» WORK TO DO:
Of the material below, the lines to be retyped are those from the line containing "screw.steps = ROUND_STEPS" through the line containing "obj.matrix_parent_inverse = Matrix.Identity(4)", inclusive; reproduce them exactly.

» MATERIAL FOR THIS TASK:
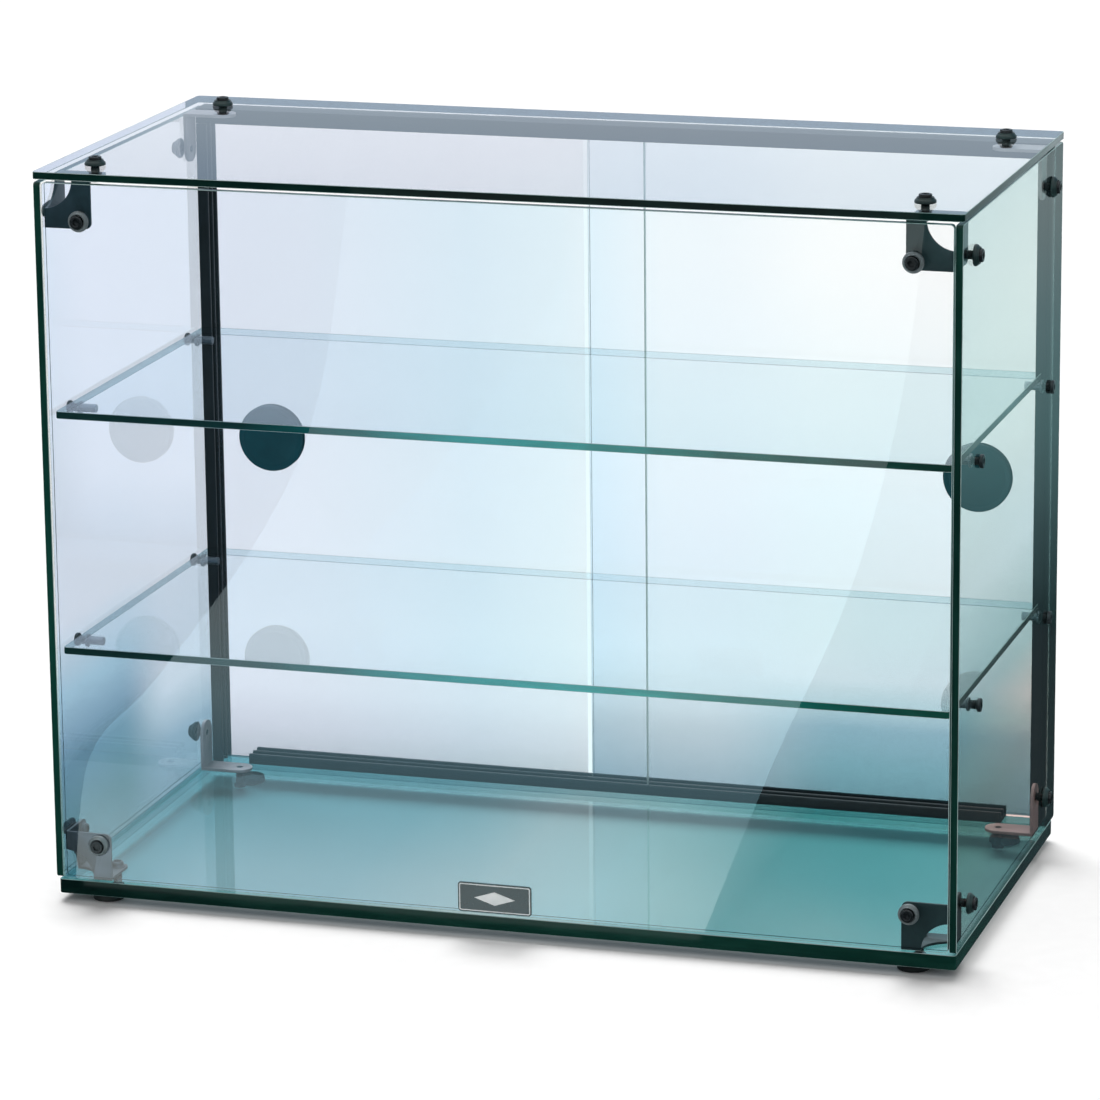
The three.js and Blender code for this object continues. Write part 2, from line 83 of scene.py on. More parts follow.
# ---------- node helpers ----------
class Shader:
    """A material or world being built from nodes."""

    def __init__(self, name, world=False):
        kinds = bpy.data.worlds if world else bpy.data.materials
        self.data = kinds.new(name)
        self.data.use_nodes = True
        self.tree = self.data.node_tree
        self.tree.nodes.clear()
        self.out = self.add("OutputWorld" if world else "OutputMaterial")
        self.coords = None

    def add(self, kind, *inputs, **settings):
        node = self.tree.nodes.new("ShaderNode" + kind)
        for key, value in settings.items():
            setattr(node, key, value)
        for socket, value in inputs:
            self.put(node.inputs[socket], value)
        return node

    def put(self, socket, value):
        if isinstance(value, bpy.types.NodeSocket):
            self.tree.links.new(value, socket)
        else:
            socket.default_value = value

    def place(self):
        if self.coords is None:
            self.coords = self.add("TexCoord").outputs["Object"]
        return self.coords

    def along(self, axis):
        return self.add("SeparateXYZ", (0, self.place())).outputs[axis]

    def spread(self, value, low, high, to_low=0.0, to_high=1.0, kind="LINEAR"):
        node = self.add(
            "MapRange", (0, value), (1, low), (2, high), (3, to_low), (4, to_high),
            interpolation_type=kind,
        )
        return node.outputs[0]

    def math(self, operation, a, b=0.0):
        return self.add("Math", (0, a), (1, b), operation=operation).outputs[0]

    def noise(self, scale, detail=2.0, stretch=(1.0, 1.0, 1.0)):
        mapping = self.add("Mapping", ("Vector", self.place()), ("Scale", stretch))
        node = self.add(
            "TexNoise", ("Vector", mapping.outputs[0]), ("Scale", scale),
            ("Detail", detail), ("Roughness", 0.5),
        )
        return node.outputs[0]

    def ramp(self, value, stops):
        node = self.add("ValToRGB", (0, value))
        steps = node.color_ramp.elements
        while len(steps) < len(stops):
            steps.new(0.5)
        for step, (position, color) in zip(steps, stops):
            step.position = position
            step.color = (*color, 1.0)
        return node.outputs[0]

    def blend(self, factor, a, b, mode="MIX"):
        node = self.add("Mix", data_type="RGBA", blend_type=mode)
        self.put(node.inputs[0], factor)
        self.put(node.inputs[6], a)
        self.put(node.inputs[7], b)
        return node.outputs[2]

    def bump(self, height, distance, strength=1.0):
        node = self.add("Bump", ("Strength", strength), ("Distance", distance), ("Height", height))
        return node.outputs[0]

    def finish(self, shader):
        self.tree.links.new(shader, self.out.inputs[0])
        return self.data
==
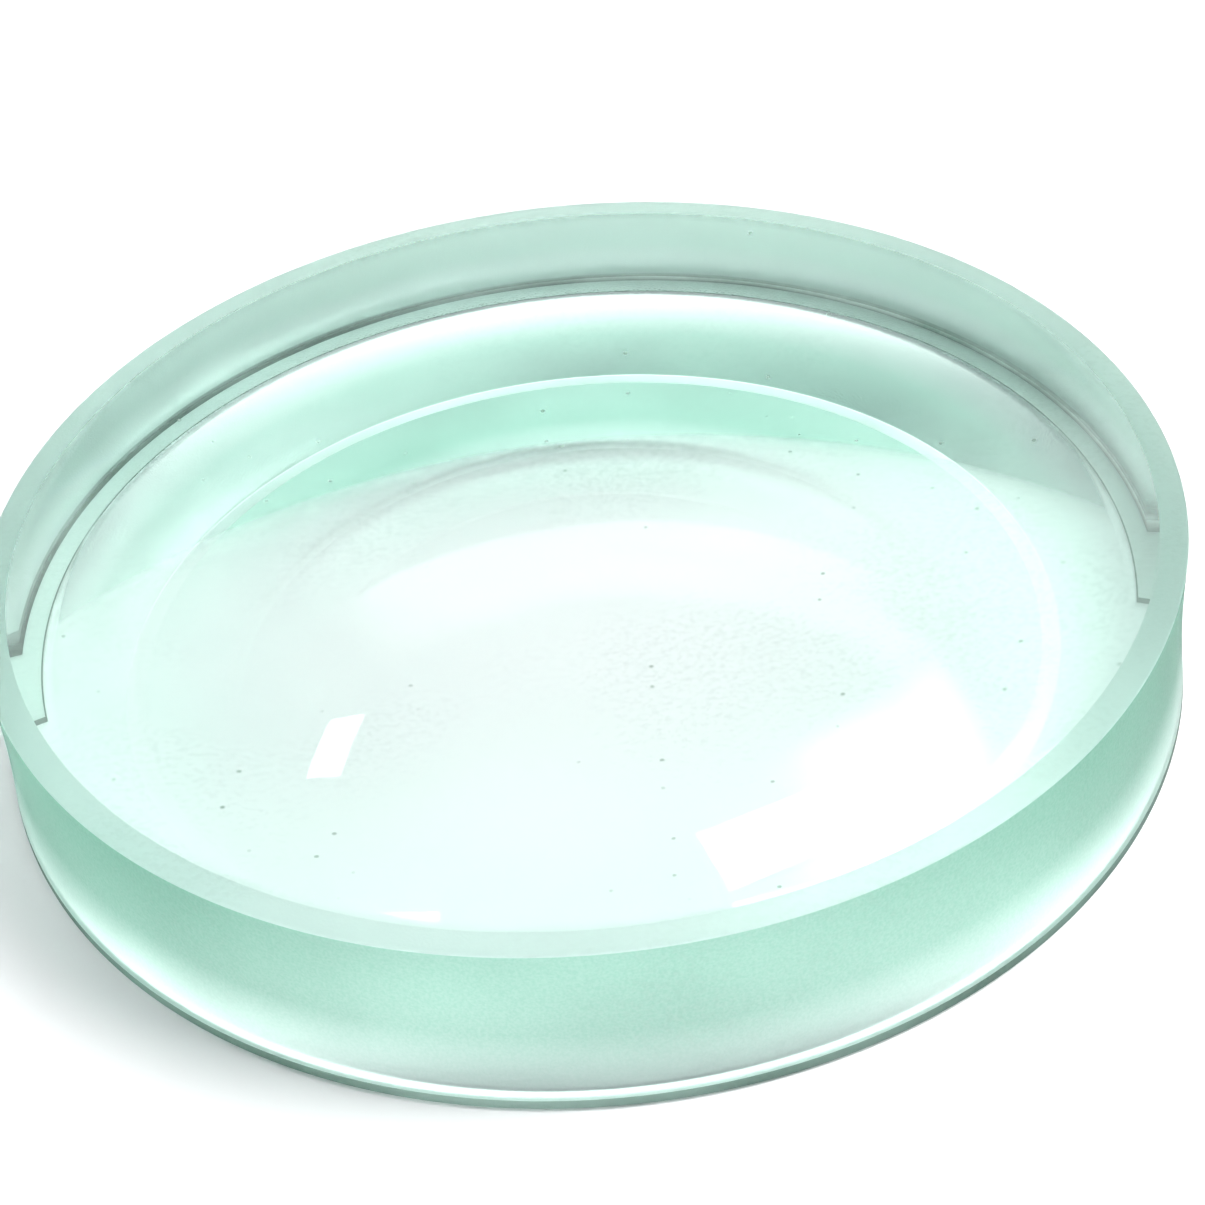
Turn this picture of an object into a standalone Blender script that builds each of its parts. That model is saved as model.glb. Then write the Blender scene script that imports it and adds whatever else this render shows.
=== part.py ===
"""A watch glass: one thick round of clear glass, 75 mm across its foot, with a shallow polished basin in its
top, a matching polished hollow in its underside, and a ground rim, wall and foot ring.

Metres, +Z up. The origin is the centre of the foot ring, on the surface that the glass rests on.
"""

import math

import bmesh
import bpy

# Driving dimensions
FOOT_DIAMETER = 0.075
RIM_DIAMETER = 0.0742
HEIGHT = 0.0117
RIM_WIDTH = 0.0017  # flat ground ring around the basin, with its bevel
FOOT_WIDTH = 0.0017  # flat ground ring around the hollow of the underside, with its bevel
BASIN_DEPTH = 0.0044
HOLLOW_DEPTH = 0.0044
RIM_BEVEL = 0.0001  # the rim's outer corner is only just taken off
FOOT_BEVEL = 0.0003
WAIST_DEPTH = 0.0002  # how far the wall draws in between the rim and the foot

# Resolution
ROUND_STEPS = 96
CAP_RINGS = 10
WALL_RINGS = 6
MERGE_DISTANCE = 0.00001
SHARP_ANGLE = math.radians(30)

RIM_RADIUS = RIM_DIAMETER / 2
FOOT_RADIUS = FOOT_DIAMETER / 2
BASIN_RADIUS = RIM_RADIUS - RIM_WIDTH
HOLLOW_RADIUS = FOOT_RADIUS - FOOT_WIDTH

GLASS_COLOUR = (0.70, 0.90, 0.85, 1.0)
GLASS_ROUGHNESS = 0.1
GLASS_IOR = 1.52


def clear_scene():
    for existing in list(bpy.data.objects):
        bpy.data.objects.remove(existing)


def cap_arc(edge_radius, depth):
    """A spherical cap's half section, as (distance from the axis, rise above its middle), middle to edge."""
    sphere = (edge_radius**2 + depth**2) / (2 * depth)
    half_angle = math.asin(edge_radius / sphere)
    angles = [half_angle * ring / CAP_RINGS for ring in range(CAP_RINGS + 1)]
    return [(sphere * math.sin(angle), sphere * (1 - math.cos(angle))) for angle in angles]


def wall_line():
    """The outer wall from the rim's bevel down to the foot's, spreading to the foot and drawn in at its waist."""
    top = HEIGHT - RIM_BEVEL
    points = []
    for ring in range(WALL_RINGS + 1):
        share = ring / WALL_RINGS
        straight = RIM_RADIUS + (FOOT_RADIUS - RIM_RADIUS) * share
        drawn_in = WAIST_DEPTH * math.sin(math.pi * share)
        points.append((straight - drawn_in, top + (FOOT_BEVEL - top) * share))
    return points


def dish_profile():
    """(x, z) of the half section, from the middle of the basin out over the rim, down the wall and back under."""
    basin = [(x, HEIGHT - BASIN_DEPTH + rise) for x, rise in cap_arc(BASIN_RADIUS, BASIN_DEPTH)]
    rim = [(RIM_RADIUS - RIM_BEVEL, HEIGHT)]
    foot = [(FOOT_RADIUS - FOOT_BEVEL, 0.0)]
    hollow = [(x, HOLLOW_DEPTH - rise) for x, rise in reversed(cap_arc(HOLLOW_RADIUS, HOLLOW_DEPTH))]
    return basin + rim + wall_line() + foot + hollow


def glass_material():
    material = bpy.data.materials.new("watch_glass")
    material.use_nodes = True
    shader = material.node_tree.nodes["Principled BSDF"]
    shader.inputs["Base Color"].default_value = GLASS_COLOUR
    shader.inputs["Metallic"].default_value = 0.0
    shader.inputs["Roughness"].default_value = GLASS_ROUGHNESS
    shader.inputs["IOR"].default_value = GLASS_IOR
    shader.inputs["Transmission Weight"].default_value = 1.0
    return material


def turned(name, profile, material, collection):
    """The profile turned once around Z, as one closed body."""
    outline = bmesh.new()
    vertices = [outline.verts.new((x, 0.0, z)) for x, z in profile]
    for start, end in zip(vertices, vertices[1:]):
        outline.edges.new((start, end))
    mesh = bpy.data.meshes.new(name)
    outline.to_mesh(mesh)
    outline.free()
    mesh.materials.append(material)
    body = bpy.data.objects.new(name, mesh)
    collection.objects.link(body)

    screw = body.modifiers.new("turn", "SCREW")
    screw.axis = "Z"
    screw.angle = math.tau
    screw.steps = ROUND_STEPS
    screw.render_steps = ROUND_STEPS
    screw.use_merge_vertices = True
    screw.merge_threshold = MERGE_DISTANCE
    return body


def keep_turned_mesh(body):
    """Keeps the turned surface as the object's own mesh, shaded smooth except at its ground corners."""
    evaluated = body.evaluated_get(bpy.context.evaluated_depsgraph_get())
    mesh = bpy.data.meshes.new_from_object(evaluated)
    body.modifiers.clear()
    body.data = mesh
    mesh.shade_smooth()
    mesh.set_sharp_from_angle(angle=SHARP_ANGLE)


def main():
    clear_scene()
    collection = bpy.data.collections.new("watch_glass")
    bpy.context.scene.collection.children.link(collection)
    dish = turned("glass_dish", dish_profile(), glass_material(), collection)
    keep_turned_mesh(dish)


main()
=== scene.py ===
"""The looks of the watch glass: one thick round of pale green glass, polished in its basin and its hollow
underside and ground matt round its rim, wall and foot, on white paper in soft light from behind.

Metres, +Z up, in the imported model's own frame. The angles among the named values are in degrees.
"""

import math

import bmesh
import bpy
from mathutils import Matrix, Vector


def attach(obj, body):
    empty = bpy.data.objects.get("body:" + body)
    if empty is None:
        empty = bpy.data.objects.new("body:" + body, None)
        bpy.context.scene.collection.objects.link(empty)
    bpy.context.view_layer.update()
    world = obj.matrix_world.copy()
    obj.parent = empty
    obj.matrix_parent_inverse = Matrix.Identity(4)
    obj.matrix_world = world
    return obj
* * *
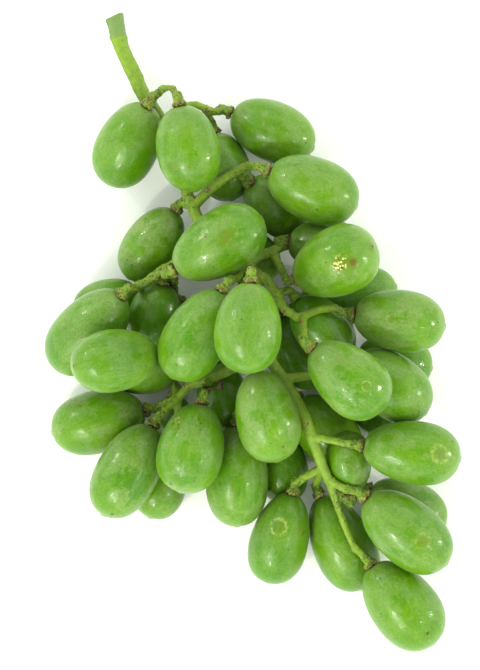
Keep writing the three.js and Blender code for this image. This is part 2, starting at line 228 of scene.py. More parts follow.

» SOLUTION TO THIS EXERCISE:
    screw.steps = ROUND_STEPS
    screw.render_steps = ROUND_STEPS
    screw.use_merge_vertices = True
    screw.merge_threshold = MERGE_DISTANCE
    return body


def keep_turned_mesh(body):
    """Keeps the turned surface as the object's own mesh, shaded smooth except at its ground corners."""
    evaluated = body.evaluated_get(bpy.context.evaluated_depsgraph_get())
    mesh = bpy.data.meshes.new_from_object(evaluated)
    body.modifiers.clear()
    body.data = mesh
    mesh.shade_smooth()
    mesh.set_sharp_from_angle(angle=SHARP_ANGLE)


def main():
    clear_scene()
    collection = bpy.data.collections.new("watch_glass")
    bpy.context.scene.collection.children.link(collection)
    dish = turned("glass_dish", dish_profile(), glass_material(), collection)
    keep_turned_mesh(dish)


main()
=== scene.py ===
"""The looks of the watch glass: one thick round of pale green glass, polished in its basin and its hollow
underside and ground matt round its rim, wall and foot, on white paper in soft light from behind.

Metres, +Z up, in the imported model's own frame. The angles among the named values are in degrees.
"""

import math

import bmesh
import bpy
from mathutils import Matrix, Vector


def attach(obj, body):
    empty = bpy.data.objects.get("body:" + body)
    if empty is None:
        empty = bpy.data.objects.new("body:" + body, None)
        bpy.context.scene.collection.objects.link(empty)
    bpy.context.view_layer.update()
    world = obj.matrix_world.copy()
    obj.parent = empty
    obj.matrix_parent_inverse = Matrix.Identity(4)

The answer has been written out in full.